It is an object of the invention to address one or more of the above mentioned problems.

SUMMARY OF THE INVENTION

In accordance with a first aspect of the invention there is provided a closure for a container, comprising:

• • an outer portion connectable to an opening of the container;
  • an axially actuatable inner portion having a sealing member for restricting fluid flow through the closure with the inner portion in a first position and allowing fluid flow through the closure with the inner portion in a second position axially displaced relative to the outer portion; and
  • an annular membrane connecting the outer and inner portions and configured to provide a returning force to resiliently bias the inner portion towards the first position such that the returning force is lower with the inner portion located at the second position relative to the first position.

Preferably, the annular membrane is configured such that the returning force is a maximum with the inner portion located either between the first and second positions or at the first position.

A closure according to the invention allows for an improvement in the responsiveness to pressure differences across the membrane during a drinking action, while at the same time providing the means to increase the thickness of the membrane element without affecting its deflection properties and/or its sensitivity, and thereby maintaining a high tolerance to mechanical stress during use, such as biting, puncturing or tear-off.

In certain embodiments the annular membrane may comprise a structurally weakened annular region. The weakened annular region may be provided on or adjacent to an upper edge of the outer portion and/or on or adjacent to a lower edge of the inner portion. The structurally weakened annular region may be provided by a reduction in thickness relative to an adjacent portion of the membrane. Alternatively, or additionally, the structurally weakened region may be provided by a portion of membrane material having a relatively increased flexibility, such as by use of a material having a relatively lower stiffness.

The annular membrane may be formed of the same or a different material as that for the inner and outer portions.

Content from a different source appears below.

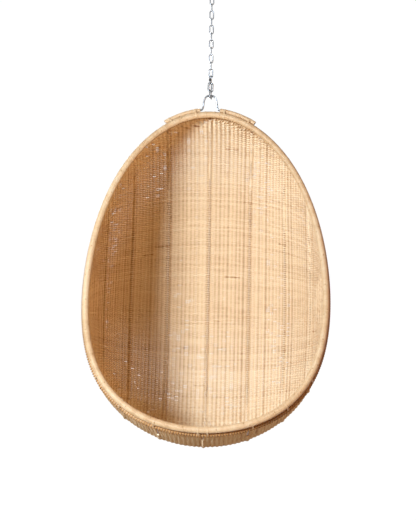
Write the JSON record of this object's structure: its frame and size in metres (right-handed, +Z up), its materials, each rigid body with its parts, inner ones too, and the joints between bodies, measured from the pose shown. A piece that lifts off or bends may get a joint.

In the case of a different material, the annular membrane material may have a lower stiffness than the inner and outer portion material.

The weakened annular region may have a radial width of between 0.1 and 10 mm, optionally between 0.1 and 1 mm or between 0.1 and 0.5 mm.

An advantage of the structurally weakened annular region is that adjustments can be made to the geometric elements in a mould tool, for example by changing the height, shape and/or extent of trimming of an individual forming cavity. This makes the design process significantly faster and less costly to set up to an adjusted and optimized production equipment. In addition, more uniform tolerances can be achieved when using multiple cavity moulds.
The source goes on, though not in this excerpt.